The 31 EU/EEA data protection authorities signed a joint declaration for the GDPR's 10th anniversary. Most coverage focused on the celebration; the actionable signal for SaaS is in three commitments hidden in the diplomatic language.
Signal 1: harmonized enforcement going forward
The authorities committed to align their interpretations on specific contested topics: cookie consent thresholds, automated decisions under Article 22, retention defaults for marketing data. For SaaS that operated under the assumption that French CNIL is strict and Irish DPC is permissive, that gap is closing.

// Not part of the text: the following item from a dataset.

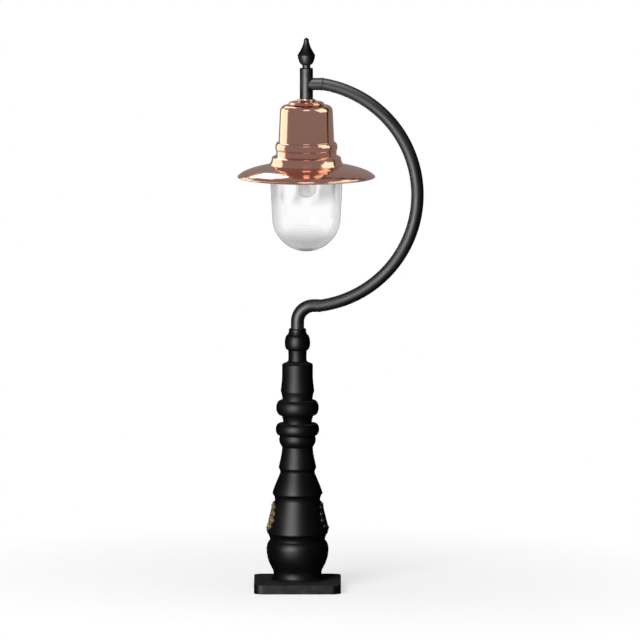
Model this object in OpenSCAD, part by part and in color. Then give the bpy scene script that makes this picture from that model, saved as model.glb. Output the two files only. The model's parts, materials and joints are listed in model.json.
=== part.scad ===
// Pedestal lantern: a cast pedestal carries a swan-neck tube, and a copper lamp head with a
// clear glass bowl hangs from it. Millimetres. The origin is the centre of the base plate's
// underside, +Z is up and the arm reaches out along +X.

/* [Base plate] */
// Side of the square base plate
plate_w = 250; // [240:1:320]
// Thickness of the base plate
plate_t = 25.5; // [16:0.5:40]
// Radius of the plate's four upright corners
plate_corner_r = 25; // [8:1:30]
// Distance from the plate's edges to each anchor hole's centre
anchor_inset = 25; // [18:1:30]
// Diameter of the anchor holes
anchor_hole_d = 14; // [10:0.5:18]

/* [Base casting] */
// Radius of the cove between the plate and the waist
foot_cove_r = 16; // [8:0.5:22]
// Radius of the waist above the plate
waist_r = 69; // [66:0.5:76]
// Height of the waist's upright part
waist_h = 4.5; // [2:0.5:12]
// Radius of the vase at its widest
vase_r = 89.3; // [84:0.1:96]
// Height from the waist to the vase's widest line
vase_h = 71; // [55:1:90]
// Radius of the arc that rounds the vase's shoulder
vase_shoulder_r = 36.7; // [30:0.1:50]
// Height of the vase's shoulder
vase_shoulder_h = 21.7; // [14:0.1:26]
// Radius of the groove above the vase
groove_r = 79.3; // [78:0.1:81]
// Height of the cove from the groove to the drum's lip
drum_cove_h = 22; // [14:0.5:30]
// Radius of the drum at its lower lip
drum_lip_r = 87.6; // [84:0.1:94]
// Radius of the drum at its top
drum_top_r = 65.2; // [63:0.1:70]
// Height of the drum's cone
drum_h = 91; // [88:1:110]
// Height of the cove from the drum to the skirt's lip
skirt_cove_h = 20; // [12:0.5:28]
// Radius of the skirt at its lower lip
skirt_lip_r = 72; // [71:0.1:78]
// Radius of the skirt at its top, where the shaft stands on it
skirt_top_r = 49.8; // [48:0.1:52]
// Height of the skirt's cone
skirt_h = 57; // [45:1:75]
// Height of the upright edge of each lip
lip_h = 2.5; // [1:0.1:4]
// Wall of the base casting
base_wall = 8.5; // [6:0.1:10]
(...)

Signal 2: faster cross-border procedures
The one-stop-shop mechanism, criticized for years as slow, is being shortened. Target: 12 months from complaint to binding decision in the typical cross-border case. For SaaS with EU customers in multiple states, this changes risk math: a single complaint can become an EU-wide finding faster.
Signal 3: outcomes over paperwork
The declaration emphasizes that compliance is judged by what the company does, not by what it documents. The era of binders that protect against findings is fading; the era of audits comparing policy to production is here.
| Old posture | New posture |
|---|---|
| Forum shop to the lenient authority | Authorities increasingly aligned |
| Slow cross-border procedures | 12-month target |
| Documentation as compliance | Outcomes as compliance |
The declaration is non-binding but politically significant. It signals where enforcement will go even before specific guidance is published. SaaS that adjusts now is ahead of the curve.
What to do this quarter
- Drop the assumption that one EU authority is more lenient. Build to the strictest interpretation (typically CNIL).
- Verify your privacy policy matches actual product behavior. The next finding will compare both.
- Track which authority handles your one-stop-shop and watch their enforcement priorities monthly.
Conclusion
The joint declaration is the EU's most visible signal that GDPR's second decade will be about consistent application rather than evolving definitions. The compliance work shifts from interpreting the law to executing on it.